Fair points, well made.

I reply:

"The PTB have quietly abandoned any serious attempt to tackle the trade over the last 40+ years, partly because they, their pals and sons and daughters indulged themselves, so we don't know what might have happened if they'd got a grip instead.

"And drugs used to be taken in a socially controlled context - e.g. the old men past work sitting under the Tree of Idleness in Kyrenia. Even here not so long ago, pub landlords were supposed to manage drunkenness.

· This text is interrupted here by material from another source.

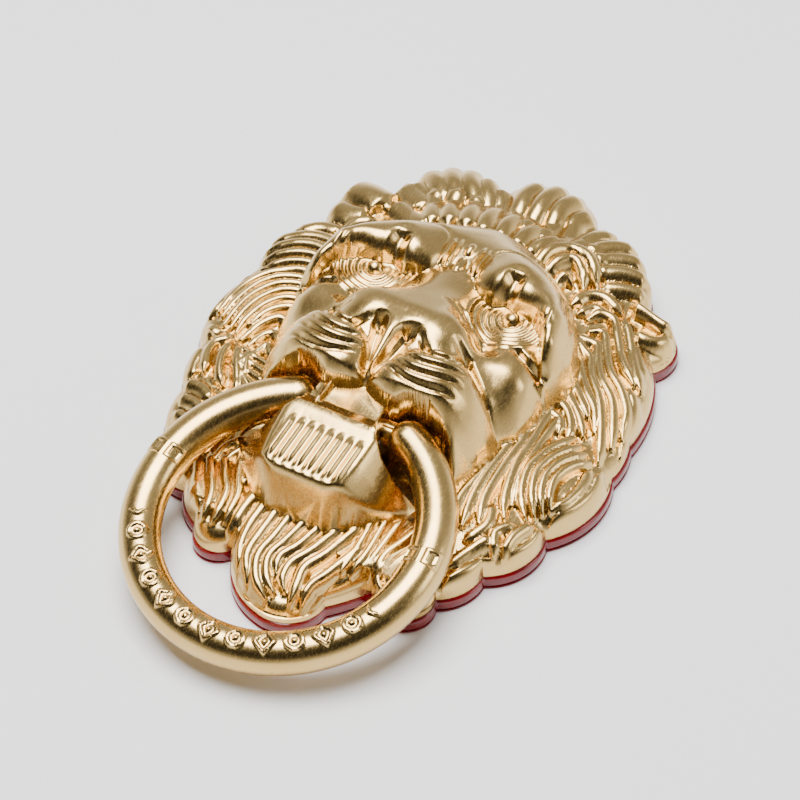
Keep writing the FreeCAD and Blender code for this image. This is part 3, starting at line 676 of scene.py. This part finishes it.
# Lines cut into the face. All but PHILTRUM are drawn on both sides.
WHISKER_GROOVES = [
    [(6, -9.4), (8.6, -9.9), (11.4, -9.2), (13.6, -7.6)],
    [(3.8, -10.8), (7.4, -12.2), (11.2, -11.6), (14.6, -9.8)],
    [(2.9, -12.8), (6.8, -14.4), (11, -14), (15, -12.2)],
    [(3.2, -14.9), (7.4, -16.4), (11.2, -16.1), (14.8, -14.8)],
]
NOSTRIL_SLOTS = [[(2.9, -7), (2.5, -8.8), (1.9, -11.2), (1.3, -13.8), (0.7, -16.4)]]
NOSTRILS = [[(2.5, -7.6), (3.1, -6.7), (4.1, -6.6)]]
WING_CREASE = [[(5, -6.8), (6.4, -8.3), (8.8, -8.9), (11.4, -7.8), (13, -4.6)]]
PHILTRUM = [[(0, -15.4), (0, -17), (0, -18.6)]]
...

"It's not just the physical harm aspect - alcohol is plenty bad too - though the way drugs get to us also involves harm (perhaps a phial of victim blood should be attached to every baggie, as a reminder?) - it's that with young people, it's like tying their legs together at the start of the hundred-yard dash, so that if and when they're ready to start a career they're years behind their contemporaries. There's lots of youngsters struggling against it - I've known at least one teenage Asian lad (re)turn to Islam in an attempt to get himself off what he called "bud, Bu-ddha"; unfortunately the meditation disc he was given to listen to segued into a Jew-hatred harangue once the trance was well on...

"But there's big money to be made in this, as well as tax, so I expect it can't be stopped.

"People cite Prohibition in the US as though it was a failure - it wasn't (and it didn't forbid drinking alcohol - only commercialising it.). It was repealed because the Depression had set in and the government needed money, plus the brewers and their workers saw an opportunity to better their fortunes."

And now that our government is strapped for cash, here we go. Please, not Mr Branson, though.

9 comments:

Paddington said...

Prohibition made things much worse. The government poisoned thousands of its own people and made organized crime much more powerful.

Sackerson said...

I don't think that's the whole scorecard. Fewer deaths from cirrhosis, lethal alcohol overdose? I'd be interested to see a dispassionate analysis.

As to the poison story:

https://www.snopes.com/fact-check/government-poison-10000-americans/

Paddington said...

In other words, the government ended up poisoning thousands.

Sackerson said...

Bit like additives to ? meths. There's lots of other ways previous governments have been unbelievably harsh by our standards.

And it doesn't invalidate the Prohibition case per se.

Again, brewing and drinking alcohol were not forbidden by Federal law. What individual States did, I don't know, but again we should separate implementation issues from the principle.

James Higham said...

Hmmmm, in two minds on this one, which helps no one.

Paddington said...

Me too. I hate being told what to do.

Sackerson said...

@P, @J: That is because we are moving into an era when the people are being managed not through coercion but their desires.

Note for example how British politicians have been inserting the phrase "I want" into public statements of policy.

And the spread of infantilism generally.

Commercial advertising makes it clear that those who are past childhood have not put away childish things.

From bread and circuses to drugs and Xbox: keep them on the titty bottle.

Paddington said...

I am not generally a conspiracy theorist, for many reasons.

I don't think that the people in charge are making the populace infantile. They are taking advantage of it. It all fits with a pet peeve of mine, that so many deride science, yet take full advantage of the benefits thereof, without a hint of understanding. Some of the worst offenders are the managerial class, who demand results on a timetable.

Sackerson said...

I'd accept that the PTB simply exploit infantilism; and do nothing much to counter it.